HTTP Status Codes Explained: 200, 301, 404 and 500
Learn what HTTP status codes mean, including 200, 301, 302, 404, 500, 502 and 503, and how to fix website response problems.
Introduction
HTTP status codes are the server’s way of explaining what happened when a browser, search engine or monitoring tool requested a URL. A status code can show that the page loaded successfully, redirected somewhere else, was not found, or failed because of a server problem.
For website health, the most important checks are the first response, the final response after redirects, whether HTTPS works, whether www and non-www versions behave consistently, and whether important pages return the expected status.
Quick answer
HTTP status codes show how a server responds to a URL. 200 means the page loaded, 301 means permanent redirect, 302 means temporary redirect, 404 means not found, and 500-level codes mean server or upstream errors. Check both the initial status and the final status after redirects.
HTTP status codes
HTTP status codes are three-digit responses returned by a web server.

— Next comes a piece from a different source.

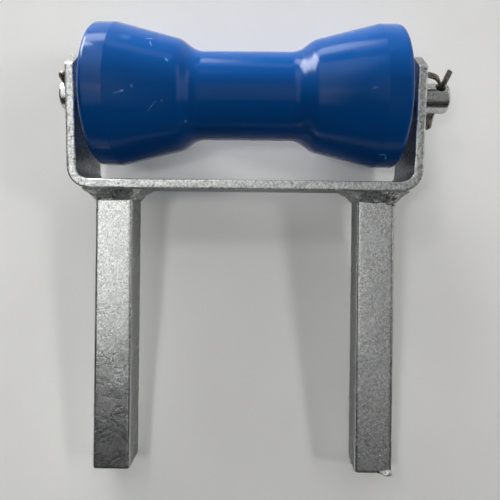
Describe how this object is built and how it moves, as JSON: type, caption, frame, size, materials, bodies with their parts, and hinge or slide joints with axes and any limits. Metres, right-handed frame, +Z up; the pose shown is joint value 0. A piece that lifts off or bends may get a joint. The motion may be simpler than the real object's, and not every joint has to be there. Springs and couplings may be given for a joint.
{
  "type": "keel roller",
  "caption": "Bow-tie keel roller on a loose spindle between the ears of a bent galvanised bracket welded on square stems, for guiding a boat onto a trailer.",
  "frame": {"origin": "midway between the two stems, on the plane of their lower ends", "axes": "+Z up along the stems, towards the roller; +X along the roller's spindle, towards the end where it stands out further; +Y to the back"},
  "size_m": [0.2152, 0.077, 0.2405],
  "materials": {
    "blue_plastic": "moulded, glossy, lightly scuffed",
    "galvanised_steel": "hot-dip galvanised, rough and spangled",
    "galvanised_weld": "hot-dip galvanised over weld ripples",
    "pin_steel": "dull, dark, slightly brown"
  },
  "bodies": {
    "bracket": {"u_bracket": "galvanised_steel", "left_stem": "galvanised_steel", "right_stem": "galvanised_steel", "weld_left_stem_right": "galvanised_weld", "weld_left_stem_rear": "galvanised_weld", "weld_left_stem_left": "galvanised_weld", "weld_left_stem_front": "galvanised_weld", "weld_right_stem_right": "galvanised_weld", "weld_right_stem_rear": "galvanised_weld", "weld_right_stem_left": "galvanised_weld", "weld_right_stem_front": "galvanised_weld"},
    "spindle": {"spindle": "galvanised_steel", "split_pin_left": "pin_steel", "split_pin_right": "pin_steel"},
    "roller": {"roller": "blue_plastic"}
  },
  "joints": [
    {"name": "spindle_turn", "type": "hinge", "parent": "bracket", "child": "spindle", "pos_m": [0, 0, 0.202], "axis": [1, 0, 0], "continuous": true},
    {"name": "roller_spin", "type": "hinge", "parent": "spindle", "child": "roller", "pos_m": [0, 0, 0.202], "axis": [1, 0, 0], "continuous": true}
  ]
}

- 2xx: successful responses
- 3xx: redirects
- 4xx: client or request errors
- 5xx: server errors
A status code does not always tell the full story. A URL may return 301 first, then finally return 200 after redirecting to the correct page.
Important codes
200 OK
The page loaded successfully.
301 Moved Permanently
The URL permanently redirects to another URL.
302 Found
The URL temporarily redirects to another URL.
307 Temporary Redirect
Temporary redirect that preserves request method.
308 Permanent Redirect
Permanent redirect that preserves request method.
400 Bad Request
The server cannot process the request.
401 Unauthorized
Authentication is required.
403 Forbidden
The server refuses access.
404 Not Found
The page does not exist at that URL.
410 Gone
The page was intentionally removed.
429 Too Many Requests
Rate limit or anti-bot protection is blocking requests.
500 Internal Server Error
The application or server failed.
502 Bad Gateway
Proxy or gateway received an invalid response.
503 Service Unavailable
Server is overloaded, down or in maintenance.
504 Gateway Timeout
Proxy or gateway waited too long for the upstream server.
200 OK
A 200 status means the server returned the requested page successfully. This is usually what you want for live pages, important landing pages, tool pages and homepage URLs.
- Page content is correct
- Canonical URL is correct
- HTTPS version returns 200
- Final URL after redirects returns 200
- No soft 404 message appears
- Page is not blocked by noindex if it should rank
A 200 status only means the server responded successfully. It does not prove the page content is correct or SEO-ready.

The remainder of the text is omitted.